## OBJECTIVE
Set down, exactly as written, only the lines starting with the one that holds "Keep writing the" and ending with the one that holds "return material".

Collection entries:
================
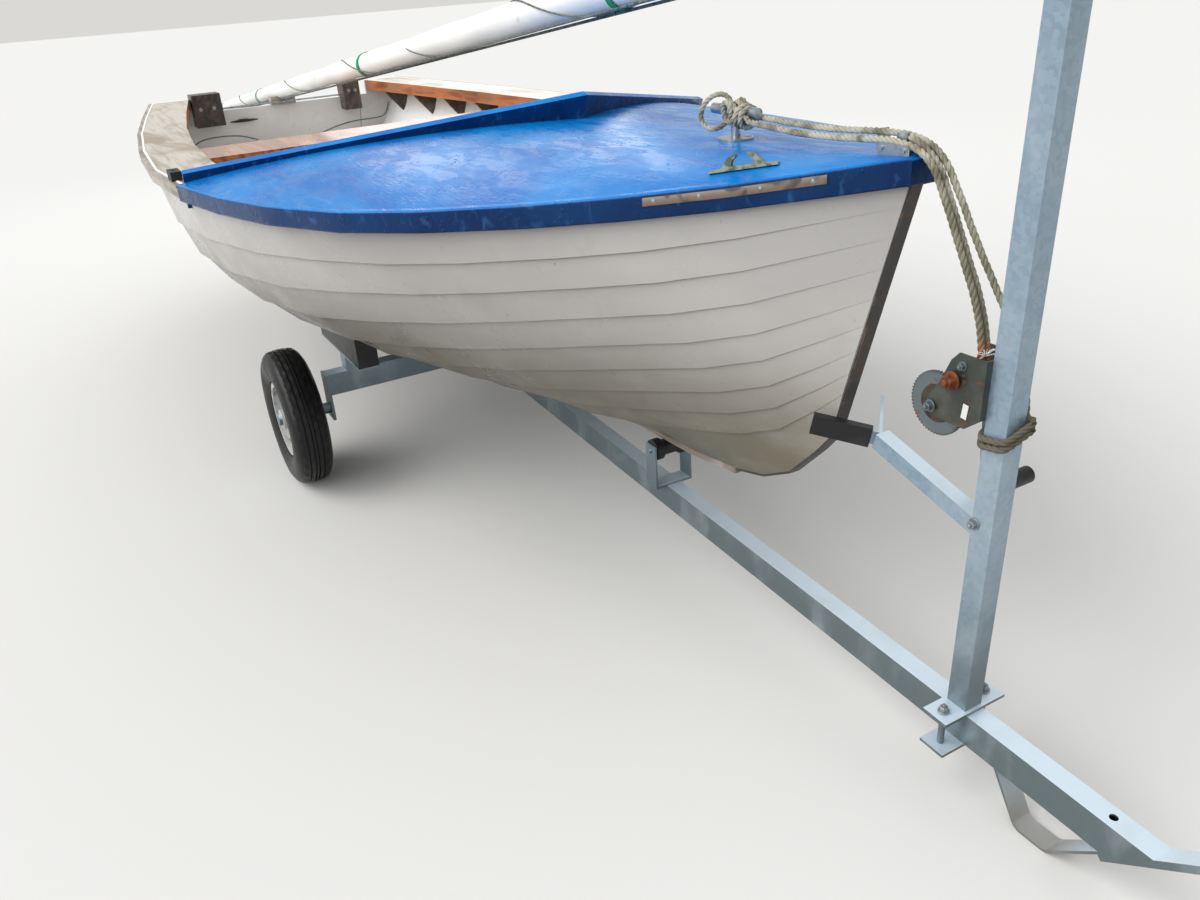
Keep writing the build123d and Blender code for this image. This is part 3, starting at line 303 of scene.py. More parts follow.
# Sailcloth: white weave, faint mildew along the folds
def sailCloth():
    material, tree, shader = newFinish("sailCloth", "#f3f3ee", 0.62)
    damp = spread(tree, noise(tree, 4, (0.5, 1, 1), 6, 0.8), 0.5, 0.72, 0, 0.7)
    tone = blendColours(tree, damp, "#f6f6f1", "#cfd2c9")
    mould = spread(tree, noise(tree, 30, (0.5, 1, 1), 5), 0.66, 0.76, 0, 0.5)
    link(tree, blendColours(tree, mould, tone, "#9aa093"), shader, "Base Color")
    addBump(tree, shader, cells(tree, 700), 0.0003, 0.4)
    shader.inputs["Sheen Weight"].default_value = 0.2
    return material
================
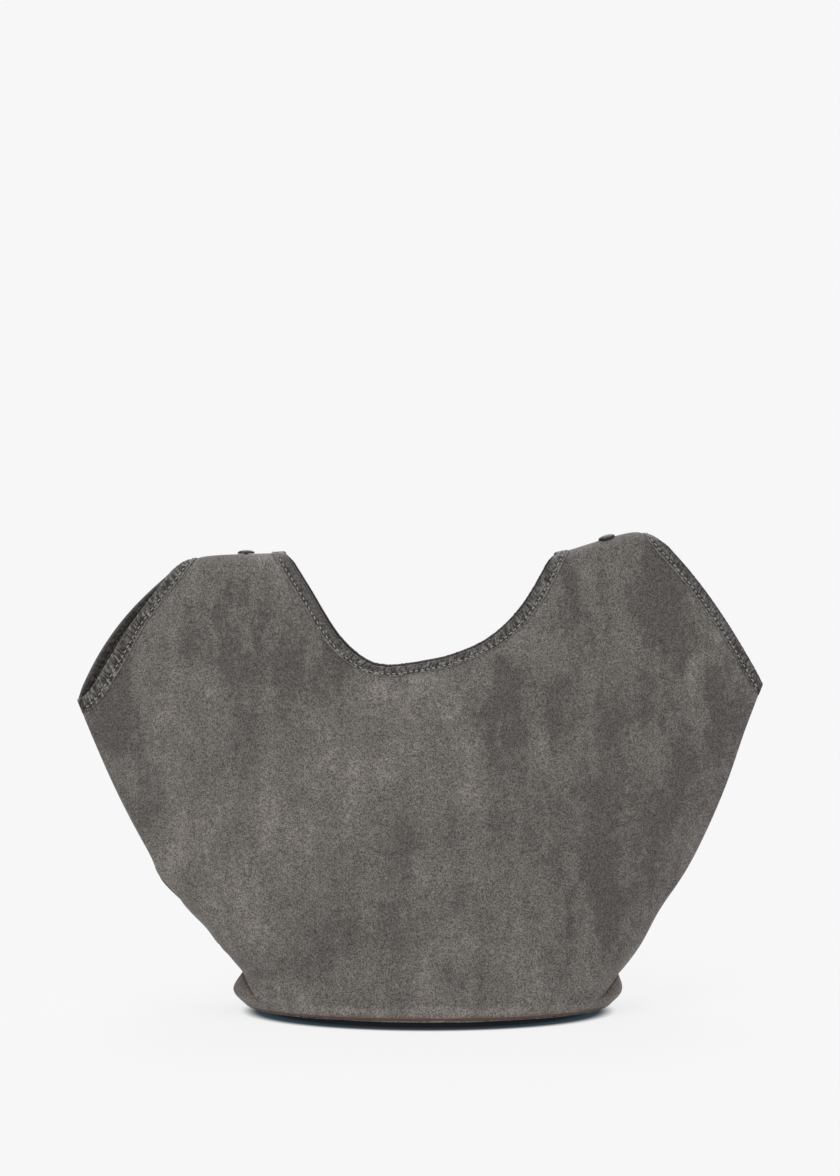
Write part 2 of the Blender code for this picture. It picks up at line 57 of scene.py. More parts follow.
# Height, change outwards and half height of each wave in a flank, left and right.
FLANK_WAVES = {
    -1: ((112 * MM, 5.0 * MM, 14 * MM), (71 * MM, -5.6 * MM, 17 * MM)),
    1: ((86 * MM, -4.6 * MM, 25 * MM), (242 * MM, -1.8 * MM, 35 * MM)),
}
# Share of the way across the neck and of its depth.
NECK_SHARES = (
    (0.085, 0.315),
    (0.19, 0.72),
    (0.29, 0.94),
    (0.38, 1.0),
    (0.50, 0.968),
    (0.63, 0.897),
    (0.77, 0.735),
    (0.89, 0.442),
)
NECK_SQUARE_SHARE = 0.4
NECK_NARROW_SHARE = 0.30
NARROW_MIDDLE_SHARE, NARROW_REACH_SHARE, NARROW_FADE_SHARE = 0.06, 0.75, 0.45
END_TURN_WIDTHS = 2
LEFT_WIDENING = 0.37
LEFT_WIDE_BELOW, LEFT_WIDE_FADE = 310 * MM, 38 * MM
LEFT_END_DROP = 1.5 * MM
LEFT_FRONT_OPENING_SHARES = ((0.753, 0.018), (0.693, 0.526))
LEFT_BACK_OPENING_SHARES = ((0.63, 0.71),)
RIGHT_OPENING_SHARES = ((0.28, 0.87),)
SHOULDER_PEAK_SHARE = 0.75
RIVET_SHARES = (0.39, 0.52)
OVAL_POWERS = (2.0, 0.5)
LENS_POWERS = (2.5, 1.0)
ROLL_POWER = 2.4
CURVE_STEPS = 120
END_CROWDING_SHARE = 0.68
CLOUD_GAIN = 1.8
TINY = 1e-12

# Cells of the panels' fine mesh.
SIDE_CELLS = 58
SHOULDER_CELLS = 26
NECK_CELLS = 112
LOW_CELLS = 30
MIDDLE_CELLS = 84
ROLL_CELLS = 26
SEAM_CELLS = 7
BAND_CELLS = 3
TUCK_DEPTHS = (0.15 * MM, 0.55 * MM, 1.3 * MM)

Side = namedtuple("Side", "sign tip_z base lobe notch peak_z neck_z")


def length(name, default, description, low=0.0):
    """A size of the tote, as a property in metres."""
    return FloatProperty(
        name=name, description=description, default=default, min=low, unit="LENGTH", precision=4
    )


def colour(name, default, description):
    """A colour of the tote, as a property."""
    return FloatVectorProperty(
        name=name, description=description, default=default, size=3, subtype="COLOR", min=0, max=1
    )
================
## RESPONSE FOR THIS EXERCISE
Keep writing the build123d and Blender code for this image. This is part 3, starting at line 303 of scene.py. More parts follow.
# Sailcloth: white weave, faint mildew along the folds
def sailCloth():
    material, tree, shader = newFinish("sailCloth", "#f3f3ee", 0.62)
    damp = spread(tree, noise(tree, 4, (0.5, 1, 1), 6, 0.8), 0.5, 0.72, 0, 0.7)
    tone = blendColours(tree, damp, "#f6f6f1", "#cfd2c9")
    mould = spread(tree, noise(tree, 30, (0.5, 1, 1), 5), 0.66, 0.76, 0, 0.5)
    link(tree, blendColours(tree, mould, tone, "#9aa093"), shader, "Base Color")
    addBump(tree, shader, cells(tree, 700), 0.0003, 0.4)
    shader.inputs["Sheen Weight"].default_value = 0.2
    return material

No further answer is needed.